Another old Chinese friend, an exiled municipal politician from Hong Kong, ran a book store for a while after he washed up in Toronto. It failed, for lack of customers. His interests went beyond politics to Chinese history and culture, and he was a genuinely thoughtful soul. (I’ve lost track of him since his store on Harbord Street closed.) By increments, he had come to the view that “there are no political solutions, to anything.” Freedom might even be, “freedom from politics.” But politics were in his soul, and he could not help (like me, perhaps) trying to devise a “politics of the apolitical.”
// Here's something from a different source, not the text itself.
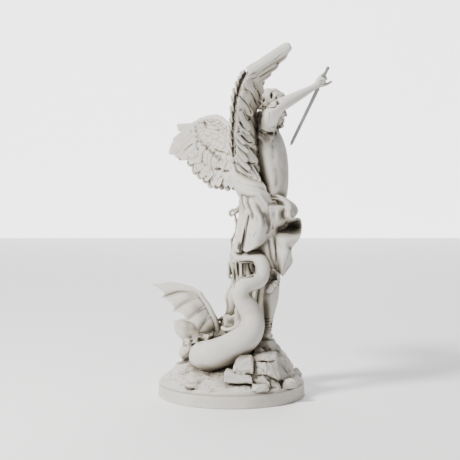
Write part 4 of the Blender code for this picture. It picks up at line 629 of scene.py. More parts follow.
# Corner points of the split stones on the photo's side
SLABS = [
    # Rounded boulder and the small block beside it
    [(2, -124, 67), (42, -122, 64), (8, -114, 91), (36, -113, 93), (43, -112, 88), (15, -98, 98),
     (38, -96, 98),
     (44, -96, 93), (9, -80, 72), (45, -80, 72), (3, -118, 77)],
    [(-15, -131, 50), (-14, -128, 71), (-2, -127, 69), (-2, -131, 48), (-9, -114, 74), (9, -112, 72),
     (26, -126, 65),
     (39, -128, 57), (41, -130, 46), (13, -132, 47), (36, -108, 64)],
    # Layered ledge: top block, second layer and its foot
    [(44, -72, 107), (57, -70, 110), (63, -74, 103), (56, -80, 98), (46, -80, 99), (44, -84, 91),
     (60, -84, 89),
     (49, -50, 95), (69, -50, 95), (69, -50, 79)],
    [(41, -84, 98), (60, -80, 99), (78, -78, 95), (88, -66, 98), (41, -96, 85), (68, -98, 85),
     (88, -84, 87),
     (53, -50, 99), (94, -40, 91), (95, -60, 72)],
    [(42, -99, 84), (68, -100, 84), (42, -112, 61), (68, -114, 62), (56, -109, 74), (76, -96, 75),
     (45, -70, 58),
     (77, -70, 54)],
    [(40, -86, 92), (90, -70, 90), (42, -106, 70), (70, -106, 66), (60, -110, 50), (92, -92, 56),
     (44, -108, 44),
     (100, -80, 44), (50, -60, 60), (100, -50, 60)],
    # Split faces that lean to the right
    [(69, -92, 90), (88, -78, 93), (93, -108, 50), (71, -113, 61), (80, -101, 72), (97, -50, 79),
     (104, -80, 44),
     (72, -90, 42)],
    [(90, -70, 92), (103, -58, 82), (115, -66, 51), (101, -92, 44), (96, -84, 65), (106, -30, 79),
     (120, -40, 48),
     (109, -60, 32)],
    [(103, -48, 84), (118, -34, 71), (123, -36, 54), (119, -52, 42), (107, -56, 64), (115, -10, 71),
     (132, -10, 38),
     (118, -30, 26)],
    [(76, -30, 118), (88, -26, 102), (104, -22, 88), (119, -14, 71), (61, -50, 109), (77, -52, 95),
     (97, -44, 86),
     (75, 10, 105), (110, 20, 82), (129, 20, 53), (62, -20, 63), (123, -10, 46)],
    # Broken stones at the foot
    [(44, -118, 49), (61, -112, 61), (73, -116, 48), (75, -120, 36), (44, -124, 36), (59, -124, 38),
     (60, -95, 55),
     (80, -98, 40), (40, -100, 40)],
    [(76, -104, 58), (88, -110, 38), (100, -104, 31), (88, -92, 54), (102, -92, 36), (75, -112, 35),
     (60, -118, 34)],
]
# The mass behind them, close under their cracks
MASS = [
    (-6, -122, 40), (40, -124, 36), (72, -114, 36), (98, -98, 36), (116, -60, 36), (126, -20, 36),
    (-2, -118, 60), (40, -112, 58), (68, -107, 62), (86, -92, 62), (104, -66, 62), (116, -20, 62),
    (10, -108, 84), (38, -104, 85), (64, -92, 86), (82, -68, 90), (98, -40, 84), (104, 0, 84),
    (48, -66, 100), (66, -50, 106), (0, -60, 60), (40, 10, 100),
]


def stones(pile):
    for points in SLABS:
        hull(pile, points)
    hull(pile, MASS)
    for centre, radii, seed, turn in ROCKS:
        rock(pile, centre, radii, seed, turn, cuts=20)
    # Rubble along the crest behind the tail and on the left flank
    tube(pile, [(-92, 16, 82), (-72, 14, 98), (-46, 14, 107), (-20, 16, 108)], [16, 17, 17, 16], sides=12)
    rng = np.random.RandomState(61)
    for k in range(16):
        t = k / 15
        slip = rng.uniform(-1.0, 1.0, 4)
        size = 8.5 + 2.5 * slip[0]
        rock(pile, (-90 + 78 * t + 3 * slip[1], 6 + 10 * slip[2],
                    92 + 26 * math.sin(0.3 + 1.9 * t) + 3 * slip[3]),
             (size, size, 0.8 * size), 70 + k, 40 * slip[1], cuts=12)
    for k in range(26):
        a = math.radians(150 + 110 * rng.rand())
        far = 78 + 58 * rng.rand()
        size = 2.5 + 3.5 * rng.rand()
        rock(pile, (far * math.cos(a), far * math.sin(a), 28 + (140 - far) * 0.5), (size, size, 0.7 * size),
             90 + k, 90 * a,
             cuts=12)
    # A level ledge under the standing foot
    hull(pile, [(40, -50, 116), (72, -50, 118), (88, -26, 112), (88, 20, 110), (58, 28, 112), (38, 4, 114),
                (34, -60, 92), (84, -62, 90), (104, -32, 84), (100, 28, 84), (50, 38, 88), (28, 4, 90)])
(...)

His China — the China of his dreams — was revealed under cross-examination. It was the China of the Chiang-nan (“South of the River,” i.e. the Yangtze) — for eight centuries or more the prosperous heart of the civilization, and her artistic and intellectual centre, speaking the gracious Wu dialect, in such beautiful cities as Soochow and Hangchow. The political centre of the empire was invariably elsewhere, usually far to the north and west. That was a natural advantage. It contributed to the atmosphere of freedom, in the Chiang-nan.

That is my China, too. It has nothing to do with “democracy.” It will never have anything to do with that; nor could it ever be restored by any imaginable kind of political action.
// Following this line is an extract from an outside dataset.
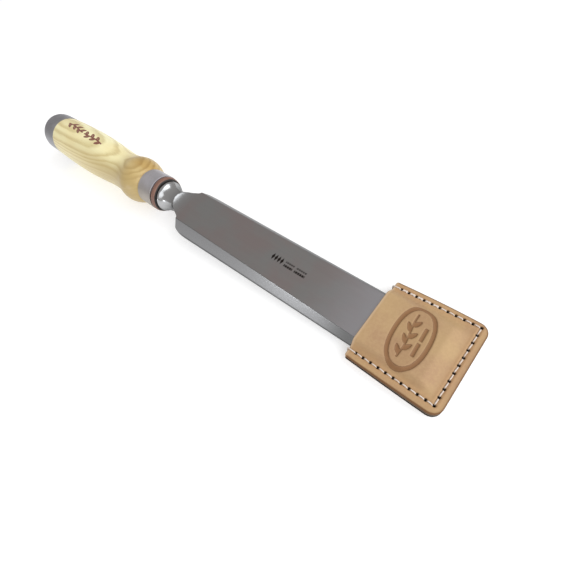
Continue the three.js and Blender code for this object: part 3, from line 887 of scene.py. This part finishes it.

The old Soochow, for which I have shed strange tears of nostalgia, was a flower that grew up of its own, because it was not uprooted. Now it has been uprooted. And should anything like it come again, it will have to grow again, from seed.

*

It was yesterday the 51st anniversary of the death of Saint John XXIII. This is another event I remember personally, though I was just a child of ten. I feel as if I were once again touching the black headline, in the broadsheet newspaper I was then holding. I was gradually taking in what a Pope is, and where he lives — in Rome. I hadn’t devoted any thought to the topic beforehand, but in the course of struggling with an obituary notice, I was beginning to grasp a few straws — of the institution, and of this man, once Angelo Roncalli. (How odd that one’s acquaintance with a man, so often begins on the day of his death.)

A priestlie friend forwarded an item from the “Salt & Light” blog. It quoted the “Daily Decalogue” of this pope. My views on him today are vex’d and complex’d. But rather than trouble gentle reader with these views, let me instead transcribe the same document, in the italics below. For they remind me very much of my beloved Mother Teresa of Calcutta, who seemed to understand everything, and to have about her a serenity that was truly not of this world:

*

Only for today, I will seek to live the livelong day positively without wishing to solve the problems of my life all at once.
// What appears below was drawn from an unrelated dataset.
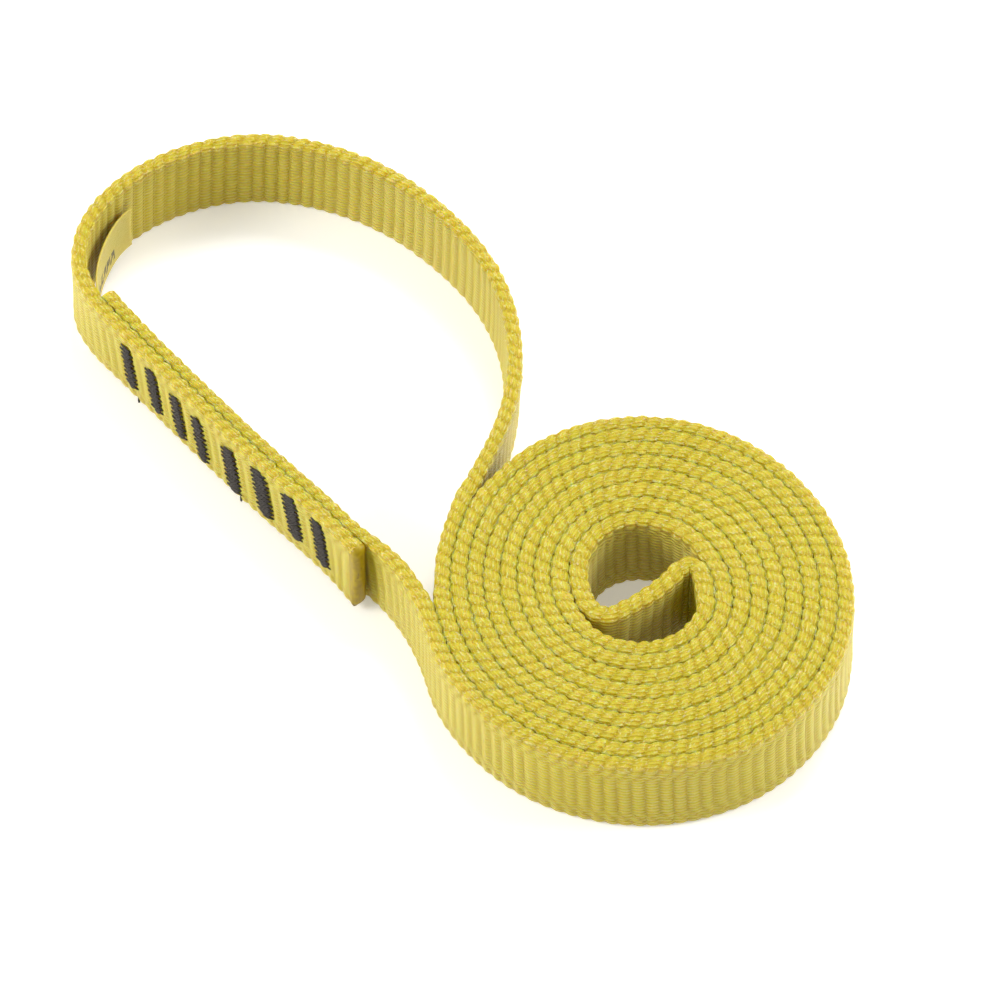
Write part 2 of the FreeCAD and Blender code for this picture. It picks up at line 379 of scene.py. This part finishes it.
def thread_material():
    """Bonded black thread, with the fine slanting lines of its twist."""
    s = Shader("black_thread")
    along, around = s.uv("thread")
    twist = s.math("SINE", s.math("ADD", s.math("MULTIPLY", along, 9.0), s.math("MULTIPLY", around, 12.56)))
    fuzz = s.noise(s.vector(s.math("MULTIPLY", along, 2.0), s.math("MULTIPLY", around, 3.0)), 3.0)
    colour = s.ramp(fuzz, (0.3, (0.009, 0.006, 0.004)), (0.7, (0.032, 0.022, 0.013)))
    height = s.math("ADD", s.math("MULTIPLY", twist, 0.5), fuzz)
    return s.finish(
        colour, s.spread(fuzz, 0.3, 0.7, 0.34, 0.55), s.bump(height, 0.00010),
        Specular_IOR_Level=0.5, Sheen_Weight=0.12, Sheen_Roughness=0.35, Sheen_Tint=(0.8, 0.65, 0.5, 1.0),
    )


def label_material():
    """Golden satin ribbon with a fine weave and plain slanted strokes where the print would be."""
    s = Shader("woven_label")
    along, across = s.uv("ribbon")
    weave_a = s.math("SINE", s.math("MULTIPLY", along, 2 * math.pi / 0.22))
    weave_b = s.math("SINE", s.math("MULTIPLY", across, 2 * math.pi / 0.16))
    weave = s.math("MULTIPLY", weave_a, weave_b)
    in_row = s.math(
        "MULTIPLY", s.spread(across, 1.0, 1.2, 0.0, 1.0), s.spread(across, 3.3, 3.5, 1.0, 0.0),
    )
    in_length = s.math(
        "MULTIPLY", s.spread(along, 14.0, 14.2, 0.0, 1.0), s.spread(along, 31.0, 31.2, 1.0, 0.0),
    )
    slanted = s.math("MULTIPLY_ADD", across, -0.45, along)
    strokes = s.noise(s.vector(s.math("MULTIPLY", slanted, 1.5), s.math("MULTIPLY", across, 0.5)), 1.0, 0.5)
    marks = s.math("MULTIPLY", in_row, s.spread(strokes, 0.45, 0.48, 0.0, 1.0))
    marks = s.math("MULTIPLY", marks, in_length)
    cloth = s.ramp(
        s.noise(s.vector(s.math("MULTIPLY", along, 0.6), s.math("MULTIPLY", across, 3.0)), 1.0),
        (0.3, (0.58, 0.43, 0.07)), (0.7, (0.66, 0.49, 0.10)),
    )
    colour = s.mix(s.math("MULTIPLY", marks, 0.9), cloth, (0.05, 0.038, 0.022))
    return s.finish(
        colour, s.spread(weave, -1.0, 1.0, 0.42, 0.56), s.bump(weave, 0.00003),
        Sheen_Weight=0.05, Sheen_Roughness=0.4, Subsurface_Weight=0.9, Subsurface_Radius=(1.0, 0.7, 0.15),
        Subsurface_Scale=0.002,
    )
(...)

Only for today, I will take the greatest care of my appearance: I will dress modestly; I will not raise my voice; I will be courteous in my behaviour; I will not criticize anyone; I will not claim to improve or to discipline anyone except myself.

Only for today, I will be happy in the certainty that I was created to be happy, not only in the other world but also in this one.

Only for today, I will adapt to circumstances, without requiring all circumstances to be adapted to my own wishes.

Only for today, I will devote ten minutes of my time to some good reading, remembering that just as food is necessary to the life of the body, so good reading is necessary to the life of the soul.

Only for today, I will do one good deed and not tell anyone about it.

Only for today, I will do at least one thing I do not like doing; and if my feelings are hurt, I will make sure that no one notices.

Only for today, I will make a plan for myself. I may not follow it to the letter, but I will make it. And I will be on guard against two evils: hastiness and indecision.

Only for today, I will firmly believe, despite appearances, that the good Providence of God cares for me as no one else who exists in this world.

Only for today, I will have no fears. In particular, I will not be afraid to enjoy what is beautiful and to believe in goodness. Indeed, for twelve hours I can certainly do what might cause me consternation were I to believe I had to do it all my life.